I think what he says to win an election is not necessarily what he will do once he wins. I think there is a chance (bigger than what the market expects) that he starts by blaming Macri for all the problems of Argentina and keep with the fiscal adjustment as well as the monetary tightening (though with some changes), everything embedded with a new IMF program. The more “the bomb explodes in Macri’s hands, the more likely he will pursue that route”. But he cannot say he will do that before October, of course.
We opened 15pts lower thinking that would probably be where bonds would start clearing and oh did they ever…we traded 150m Arg bonds today with a 50/50 split between risk vs riskless trades. We heard most of our competitors were not pricing at risk.
After we traded 15pts lower we dropped in increments of 3-5 pts to clear all the way down at -25pts. We bounced mid-day when the CB intervened in the FX however bonds have struggled to hold their gains as we had a load of sellers come in towards the end of the day.
It’s clear this was not an expected outcome and the fear here is where is the marginal buyer? At this point bonds seem like they will trade down to recovery expectations and I find it hard to see any meaningful bounces unless AF decides to come out and calm markets. It all comes down to what restructuring scenario you think happens which will hinge on the FX. Do we get haircuts or no haircuts? Extensions or no extensions?

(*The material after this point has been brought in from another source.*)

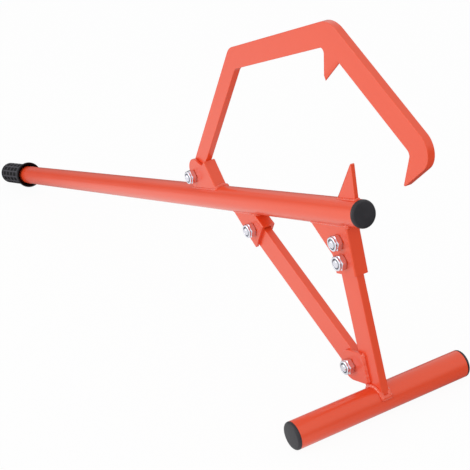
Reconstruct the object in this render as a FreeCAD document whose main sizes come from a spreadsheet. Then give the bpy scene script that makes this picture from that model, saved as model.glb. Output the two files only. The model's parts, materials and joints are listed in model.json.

Regardless liquidity will be challenged and we need outside buyers to step in who now are looking at distressed prices because appetite from the EM landscape is likely to be limited from here until more clarity comes about.
The US Market rallied on the back of Argentina news and 10 year yields approached 1.645. The stock market sold off on global concerns stemming from Argentina as well.
Thanks Argentina…. Haha But I love Buenos Aires so I hope they figured everything out soon.